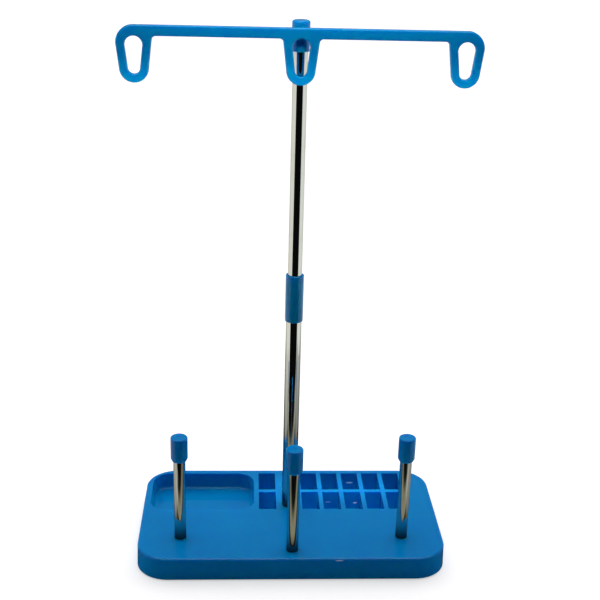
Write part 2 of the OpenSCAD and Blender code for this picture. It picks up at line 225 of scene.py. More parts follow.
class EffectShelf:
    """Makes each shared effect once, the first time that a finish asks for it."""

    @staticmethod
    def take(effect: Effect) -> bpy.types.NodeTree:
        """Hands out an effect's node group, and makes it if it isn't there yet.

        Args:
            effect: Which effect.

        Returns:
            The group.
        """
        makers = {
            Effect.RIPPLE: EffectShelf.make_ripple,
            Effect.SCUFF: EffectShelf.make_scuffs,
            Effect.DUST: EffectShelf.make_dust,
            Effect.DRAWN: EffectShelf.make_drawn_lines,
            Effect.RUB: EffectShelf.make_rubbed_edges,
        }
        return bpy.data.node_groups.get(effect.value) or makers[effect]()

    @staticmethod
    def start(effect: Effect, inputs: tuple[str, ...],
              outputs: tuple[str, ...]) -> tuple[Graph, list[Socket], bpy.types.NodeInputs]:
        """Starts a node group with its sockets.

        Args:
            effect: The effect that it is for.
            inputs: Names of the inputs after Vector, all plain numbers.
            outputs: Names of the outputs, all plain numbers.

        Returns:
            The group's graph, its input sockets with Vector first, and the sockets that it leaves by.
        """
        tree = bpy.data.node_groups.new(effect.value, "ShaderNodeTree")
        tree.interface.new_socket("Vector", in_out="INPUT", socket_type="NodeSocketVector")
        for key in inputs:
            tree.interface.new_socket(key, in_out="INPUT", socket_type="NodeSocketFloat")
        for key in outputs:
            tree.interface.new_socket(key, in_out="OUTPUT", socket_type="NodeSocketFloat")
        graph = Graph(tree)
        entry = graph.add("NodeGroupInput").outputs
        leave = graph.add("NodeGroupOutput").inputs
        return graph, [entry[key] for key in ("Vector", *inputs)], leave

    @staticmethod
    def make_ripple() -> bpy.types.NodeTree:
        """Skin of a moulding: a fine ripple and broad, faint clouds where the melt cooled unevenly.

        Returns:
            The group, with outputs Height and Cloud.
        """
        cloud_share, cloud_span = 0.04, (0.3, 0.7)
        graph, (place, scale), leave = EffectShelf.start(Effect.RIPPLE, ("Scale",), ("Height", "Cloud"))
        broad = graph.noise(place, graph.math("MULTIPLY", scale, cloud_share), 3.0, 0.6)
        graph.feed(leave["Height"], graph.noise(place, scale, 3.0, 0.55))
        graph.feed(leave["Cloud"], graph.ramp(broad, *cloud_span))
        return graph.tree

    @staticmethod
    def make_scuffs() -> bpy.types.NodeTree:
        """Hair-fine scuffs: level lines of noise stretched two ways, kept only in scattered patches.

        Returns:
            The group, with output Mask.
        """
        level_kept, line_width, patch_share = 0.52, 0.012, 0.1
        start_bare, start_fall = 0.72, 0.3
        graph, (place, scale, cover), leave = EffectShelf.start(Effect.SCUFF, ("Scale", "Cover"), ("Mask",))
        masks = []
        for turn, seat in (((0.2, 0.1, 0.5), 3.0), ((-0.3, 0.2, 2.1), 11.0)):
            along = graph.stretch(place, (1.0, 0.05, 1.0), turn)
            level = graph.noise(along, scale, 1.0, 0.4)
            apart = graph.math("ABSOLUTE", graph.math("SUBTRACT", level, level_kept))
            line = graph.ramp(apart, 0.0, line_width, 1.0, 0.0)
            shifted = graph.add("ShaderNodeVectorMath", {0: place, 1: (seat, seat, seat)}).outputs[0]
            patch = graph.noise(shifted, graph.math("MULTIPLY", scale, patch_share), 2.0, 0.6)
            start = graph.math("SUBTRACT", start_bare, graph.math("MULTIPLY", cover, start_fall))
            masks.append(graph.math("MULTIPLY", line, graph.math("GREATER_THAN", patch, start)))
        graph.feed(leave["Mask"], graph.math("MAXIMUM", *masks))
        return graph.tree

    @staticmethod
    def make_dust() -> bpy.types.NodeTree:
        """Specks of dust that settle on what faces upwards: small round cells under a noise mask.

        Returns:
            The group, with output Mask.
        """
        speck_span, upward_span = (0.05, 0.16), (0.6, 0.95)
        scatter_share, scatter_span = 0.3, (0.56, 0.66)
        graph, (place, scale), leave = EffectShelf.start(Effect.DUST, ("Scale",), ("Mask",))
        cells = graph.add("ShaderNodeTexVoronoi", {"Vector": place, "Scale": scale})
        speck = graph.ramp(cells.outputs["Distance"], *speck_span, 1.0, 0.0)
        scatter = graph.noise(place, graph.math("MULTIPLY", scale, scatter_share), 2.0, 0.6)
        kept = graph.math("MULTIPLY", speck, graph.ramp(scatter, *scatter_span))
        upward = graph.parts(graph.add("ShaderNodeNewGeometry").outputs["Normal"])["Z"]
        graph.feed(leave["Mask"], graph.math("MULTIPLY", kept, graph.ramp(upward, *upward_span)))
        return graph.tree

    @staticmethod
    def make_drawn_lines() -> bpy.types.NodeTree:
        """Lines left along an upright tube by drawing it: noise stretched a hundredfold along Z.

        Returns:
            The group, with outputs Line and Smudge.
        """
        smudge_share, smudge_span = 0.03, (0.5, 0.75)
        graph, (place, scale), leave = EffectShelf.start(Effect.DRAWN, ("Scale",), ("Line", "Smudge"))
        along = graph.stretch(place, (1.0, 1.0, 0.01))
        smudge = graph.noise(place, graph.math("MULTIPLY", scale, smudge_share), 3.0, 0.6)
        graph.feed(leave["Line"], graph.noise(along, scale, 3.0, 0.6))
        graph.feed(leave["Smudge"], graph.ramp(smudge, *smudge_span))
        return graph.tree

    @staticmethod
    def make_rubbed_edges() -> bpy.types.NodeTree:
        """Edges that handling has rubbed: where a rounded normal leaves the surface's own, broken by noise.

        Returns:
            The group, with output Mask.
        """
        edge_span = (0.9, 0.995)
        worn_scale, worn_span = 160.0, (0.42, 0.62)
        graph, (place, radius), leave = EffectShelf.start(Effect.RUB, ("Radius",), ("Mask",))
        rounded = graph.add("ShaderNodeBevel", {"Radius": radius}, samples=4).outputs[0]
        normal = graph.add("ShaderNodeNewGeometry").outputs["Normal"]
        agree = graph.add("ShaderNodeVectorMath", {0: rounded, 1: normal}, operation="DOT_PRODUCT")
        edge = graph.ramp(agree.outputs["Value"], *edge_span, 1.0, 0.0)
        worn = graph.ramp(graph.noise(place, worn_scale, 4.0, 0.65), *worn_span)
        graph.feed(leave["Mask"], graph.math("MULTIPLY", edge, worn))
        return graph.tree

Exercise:
Please reproduce every line of the material word for word.

Expected answer:
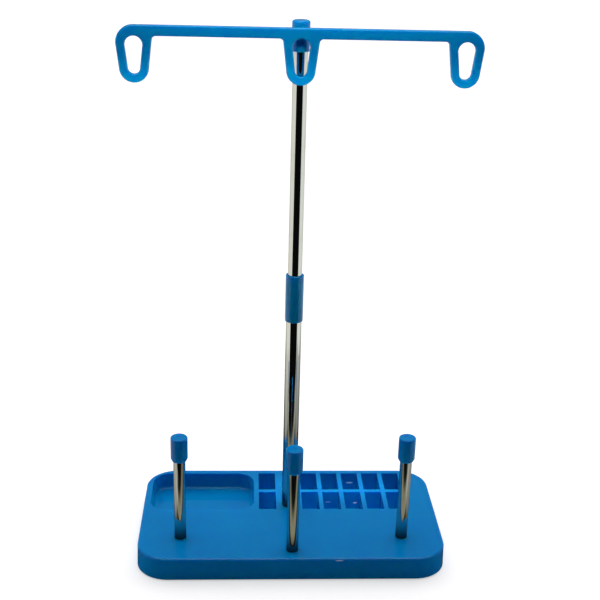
Write part 2 of the OpenSCAD and Blender code for this picture. It picks up at line 225 of scene.py. More parts follow.
class EffectShelf:
    """Makes each shared effect once, the first time that a finish asks for it."""

    @staticmethod
    def take(effect: Effect) -> bpy.types.NodeTree:
        """Hands out an effect's node group, and makes it if it isn't there yet.

        Args:
            effect: Which effect.

        Returns:
            The group.
        """
        makers = {
            Effect.RIPPLE: EffectShelf.make_ripple,
            Effect.SCUFF: EffectShelf.make_scuffs,
            Effect.DUST: EffectShelf.make_dust,
            Effect.DRAWN: EffectShelf.make_drawn_lines,
            Effect.RUB: EffectShelf.make_rubbed_edges,
        }
        return bpy.data.node_groups.get(effect.value) or makers[effect]()

    @staticmethod
    def start(effect: Effect, inputs: tuple[str, ...],
              outputs: tuple[str, ...]) -> tuple[Graph, list[Socket], bpy.types.NodeInputs]:
        """Starts a node group with its sockets.

        Args:
            effect: The effect that it is for.
            inputs: Names of the inputs after Vector, all plain numbers.
            outputs: Names of the outputs, all plain numbers.

        Returns:
            The group's graph, its input sockets with Vector first, and the sockets that it leaves by.
        """
        tree = bpy.data.node_groups.new(effect.value, "ShaderNodeTree")
        tree.interface.new_socket("Vector", in_out="INPUT", socket_type="NodeSocketVector")
        for key in inputs:
            tree.interface.new_socket(key, in_out="INPUT", socket_type="NodeSocketFloat")
        for key in outputs:
            tree.interface.new_socket(key, in_out="OUTPUT", socket_type="NodeSocketFloat")
        graph = Graph(tree)
        entry = graph.add("NodeGroupInput").outputs
        leave = graph.add("NodeGroupOutput").inputs
        return graph, [entry[key] for key in ("Vector", *inputs)], leave

    @staticmethod
    def make_ripple() -> bpy.types.NodeTree:
        """Skin of a moulding: a fine ripple and broad, faint clouds where the melt cooled unevenly.

        Returns:
            The group, with outputs Height and Cloud.
        """
        cloud_share, cloud_span = 0.04, (0.3, 0.7)
        graph, (place, scale), leave = EffectShelf.start(Effect.RIPPLE, ("Scale",), ("Height", "Cloud"))
        broad = graph.noise(place, graph.math("MULTIPLY", scale, cloud_share), 3.0, 0.6)
        graph.feed(leave["Height"], graph.noise(place, scale, 3.0, 0.55))
        graph.feed(leave["Cloud"], graph.ramp(broad, *cloud_span))
        return graph.tree

    @staticmethod
    def make_scuffs() -> bpy.types.NodeTree:
        """Hair-fine scuffs: level lines of noise stretched two ways, kept only in scattered patches.

        Returns:
            The group, with output Mask.
        """
        level_kept, line_width, patch_share = 0.52, 0.012, 0.1
        start_bare, start_fall = 0.72, 0.3
        graph, (place, scale, cover), leave = EffectShelf.start(Effect.SCUFF, ("Scale", "Cover"), ("Mask",))
        masks = []
        for turn, seat in (((0.2, 0.1, 0.5), 3.0), ((-0.3, 0.2, 2.1), 11.0)):
            along = graph.stretch(place, (1.0, 0.05, 1.0), turn)
            level = graph.noise(along, scale, 1.0, 0.4)
            apart = graph.math("ABSOLUTE", graph.math("SUBTRACT", level, level_kept))
            line = graph.ramp(apart, 0.0, line_width, 1.0, 0.0)
            shifted = graph.add("ShaderNodeVectorMath", {0: place, 1: (seat, seat, seat)}).outputs[0]
            patch = graph.noise(shifted, graph.math("MULTIPLY", scale, patch_share), 2.0, 0.6)
            start = graph.math("SUBTRACT", start_bare, graph.math("MULTIPLY", cover, start_fall))
            masks.append(graph.math("MULTIPLY", line, graph.math("GREATER_THAN", patch, start)))
        graph.feed(leave["Mask"], graph.math("MAXIMUM", *masks))
        return graph.tree

    @staticmethod
    def make_dust() -> bpy.types.NodeTree:
        """Specks of dust that settle on what faces upwards: small round cells under a noise mask.

        Returns:
            The group, with output Mask.
        """
        speck_span, upward_span = (0.05, 0.16), (0.6, 0.95)
        scatter_share, scatter_span = 0.3, (0.56, 0.66)
        graph, (place, scale), leave = EffectShelf.start(Effect.DUST, ("Scale",), ("Mask",))
        cells = graph.add("ShaderNodeTexVoronoi", {"Vector": place, "Scale": scale})
        speck = graph.ramp(cells.outputs["Distance"], *speck_span, 1.0, 0.0)
        scatter = graph.noise(place, graph.math("MULTIPLY", scale, scatter_share), 2.0, 0.6)
        kept = graph.math("MULTIPLY", speck, graph.ramp(scatter, *scatter_span))
        upward = graph.parts(graph.add("ShaderNodeNewGeometry").outputs["Normal"])["Z"]
        graph.feed(leave["Mask"], graph.math("MULTIPLY", kept, graph.ramp(upward, *upward_span)))
        return graph.tree

    @staticmethod
    def make_drawn_lines() -> bpy.types.NodeTree:
        """Lines left along an upright tube by drawing it: noise stretched a hundredfold along Z.

        Returns:
            The group, with outputs Line and Smudge.
        """
        smudge_share, smudge_span = 0.03, (0.5, 0.75)
        graph, (place, scale), leave = EffectShelf.start(Effect.DRAWN, ("Scale",), ("Line", "Smudge"))
        along = graph.stretch(place, (1.0, 1.0, 0.01))
        smudge = graph.noise(place, graph.math("MULTIPLY", scale, smudge_share), 3.0, 0.6)
        graph.feed(leave["Line"], graph.noise(along, scale, 3.0, 0.6))
        graph.feed(leave["Smudge"], graph.ramp(smudge, *smudge_span))
        return graph.tree

    @staticmethod
    def make_rubbed_edges() -> bpy.types.NodeTree:
        """Edges that handling has rubbed: where a rounded normal leaves the surface's own, broken by noise.

        Returns:
            The group, with output Mask.
        """
        edge_span = (0.9, 0.995)
        worn_scale, worn_span = 160.0, (0.42, 0.62)
        graph, (place, radius), leave = EffectShelf.start(Effect.RUB, ("Radius",), ("Mask",))
        rounded = graph.add("ShaderNodeBevel", {"Radius": radius}, samples=4).outputs[0]
        normal = graph.add("ShaderNodeNewGeometry").outputs["Normal"]
        agree = graph.add("ShaderNodeVectorMath", {0: rounded, 1: normal}, operation="DOT_PRODUCT")
        edge = graph.ramp(agree.outputs["Value"], *edge_span, 1.0, 0.0)
        worn = graph.ramp(graph.noise(place, worn_scale, 4.0, 0.65), *worn_span)
        graph.feed(leave["Mask"], graph.math("MULTIPLY", edge, worn))
        return graph.tree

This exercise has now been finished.